Ce régime serait en principe instauré pour les établissements bancaires, plus précisément pour les banques d’importance systémique et, éventuellement, pour d’autres acteurs financiers. Il s’adresserait aux cadres supérieurs (membres du conseil d’administration et de la direction). Les personnes subordonnées à la direction pourraient également faire partie du cercle des personnes assujetties en raison des larges pouvoirs de décision que certaines d’entre elles peuvent avoir.

En sus d’une définition claire des responsabilités, le Conseil fédéral relève qu’un tel régime implique une obligation pour les personnes concernées de les assumer. Il cite à titre d’exemple l’obligation des cadres de prévenir les comportements inappropriés dans les domaines de responsabilité qui leur sont attribués. Cette attribution doit par ailleurs être documentée pour que les établissements soient à même d’identifier la personne concernée et la sanctionner le cas échéant. En effet, le Conseil fédéral souligne qu’une mise en œuvre effective d’un SMR nécessite la création d’incitations adéquates, en ce sens qu’une personne doit s’attendre, en cas de violation de ses obligations, à une sanction prononcée soit par l’établissement lui-même (telle qu’une réduction de la rémunération variable), soit par l’autorité de surveillance (telle qu’une interdiction d’exercer). Il ajoute en outre que ce mécanisme de sanctions vise à responsabiliser davantage les individus.

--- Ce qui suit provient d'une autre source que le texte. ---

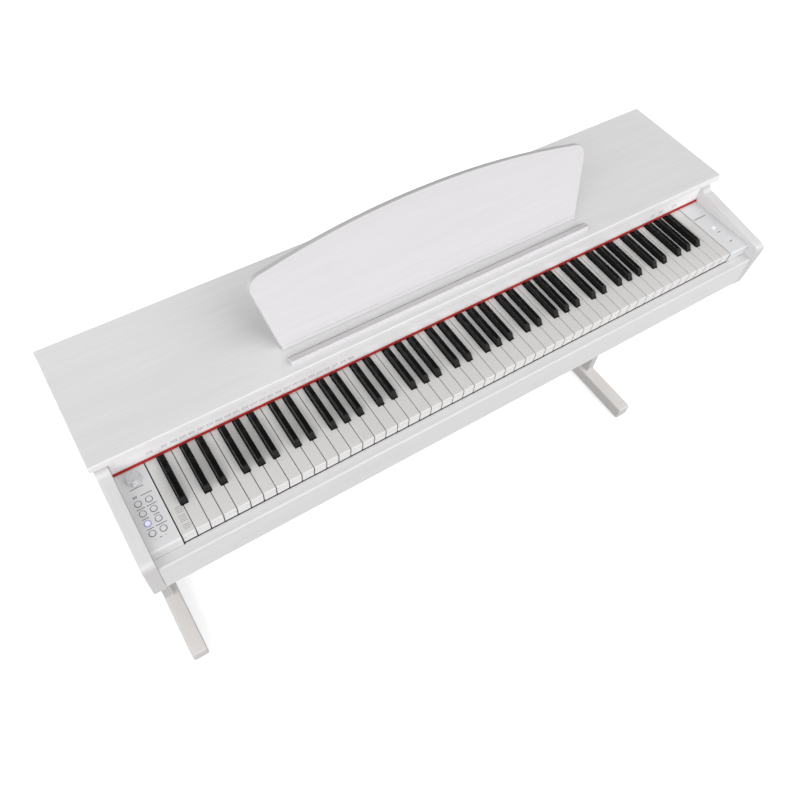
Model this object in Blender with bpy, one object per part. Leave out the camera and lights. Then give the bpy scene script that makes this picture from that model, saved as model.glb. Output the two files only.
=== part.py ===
"""Digital piano on a stand, in metres, +Z up.

The origin is on the floor, under the middle of the piano. +X points to the treble end, +Y away from the
player. The keys, pedals, panel buttons, knob and music desk are separate objects whose origins lie on
their own axes of motion.
"""

import math

import bmesh
import bpy

# Driving dimensions -----------------------------------------------------------------------------------
GAP = 0.0003                 # clearance left between two pieces that touch

KEY_PITCH = 0.0235           # one white key
KEY_GAP = 0.0009             # between two white keys
WHITE_COUNT = 52
KEYBOARD_HALF = KEY_PITCH * WHITE_COUNT / 2
KEY_TOP = 0.750              # playing surface above the floor
KEY_FRONT = -0.1876          # front edge of the white keys
WHITE_DEPTH = 0.026          # height of a white key's body
BLACK_DEPTH = 0.016          # depth of a black key's body below the playing surface
BLACK_RISE = 0.012           # black key top above the playing surface
BLACK_WIDTH = 0.0113
BLACK_TOP_WIDTH = 0.0095
BLACK_FRONT = KEY_FRONT + 0.0495
BLACK_NOSE = 0.0095          # run of a black key's sloping front
CAP_BACK = KEY_FRONT + 0.1428
NOTCH_SIDE = 0.0011          # clearance beside a black key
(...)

Le Conseil fédéral termine l’examen de sa proposition en listant un certain nombre de questions ouvertes, notamment :

  • Faut-il limiter l’application de ce régime au seul territoire suisse ou l’étendre aux autres lieux où la banque opère ?
  • Comment définir les règles destinées aux établissements en fonction de leur taille et de leurs risques ?
  • Que doivent documenter les établissements en relation avec l’attribution des responsabilités ?
  • Quel impact ce régime est-il susceptible d’avoir sur la notion de responsabilité en droit privé et en droit pénal ?

Ce sont donc autant de questions qui devront être traitées par le Parlement lors de l’élaboration de ce régime, en sus de celles qui pourraient émaner du résultat des travaux de la Commission d’enquête parlementaire « Gestion par les autorités – fusion d’urgence de Credit Suisse », attendu à la fin de l’année 2024.

Cette proposition du Conseil fédéral n’a probablement pas manqué de ravir certains milieux. L’idée d’un SMR n’est en effet pas nouvelle en Suisse. Cela fait quelques années que les milieux politiques (postulat au Parlement du 18 juin 2021 ; motions au Parlement du 11 avril 2023 et du 9 novembre 2023) et la FINMA (en avril et décembre 2023) réfléchissent à un régime de responsabilité individuelle des dirigeants. Cette dernière est effectivement favorable à l’introduction d’un SMR en Suisse afin de renforcer la gouvernance des banques et garantir une répartition claire des responsabilités.

Par ailleurs, la mise en œuvre de cette mesure va dans le sens de ce que préconisait le Financial Stability Board (FSB) dans son peer review report de la Suisse du 29 février 2024 (pour un commentaire du rapport, cf. Buci, cdbf.ch/1332/). Le FSB recommandait à la Suisse d’introduire un SMR afin de pouvoir agir plus facilement contre les dirigeants qui manquent à leurs obligations. En outre, en 2018 déjà, le FSB exigeait de manière générale que les établissements financiers améliorent l’attribution des responsabilités individuelles et que les autorités de surveillance imposent cette attribution.

Si l’introduction d’un SMR se concrétise, la Suisse ne fera pas office de précurseuse en la matière mais pourra tirer parti des retours d’expérience d’autres pays, notamment le Royaume-Uni qui, depuis l’introduction de son SMR en mars 2016, a observé un changement positif dans le comportement des dirigeants. Ce retard législatif a, en revanche, privé notre pays de la possibilité de bénéficier d’un tel dispositif pour répondre aux problèmes de culture d’entreprise de Credit Suisse. On peut se demander si un SMR aurait pu éviter l’effondrement de cette dernière, ou du moins atténuer ses défaillances. I guess we will never know.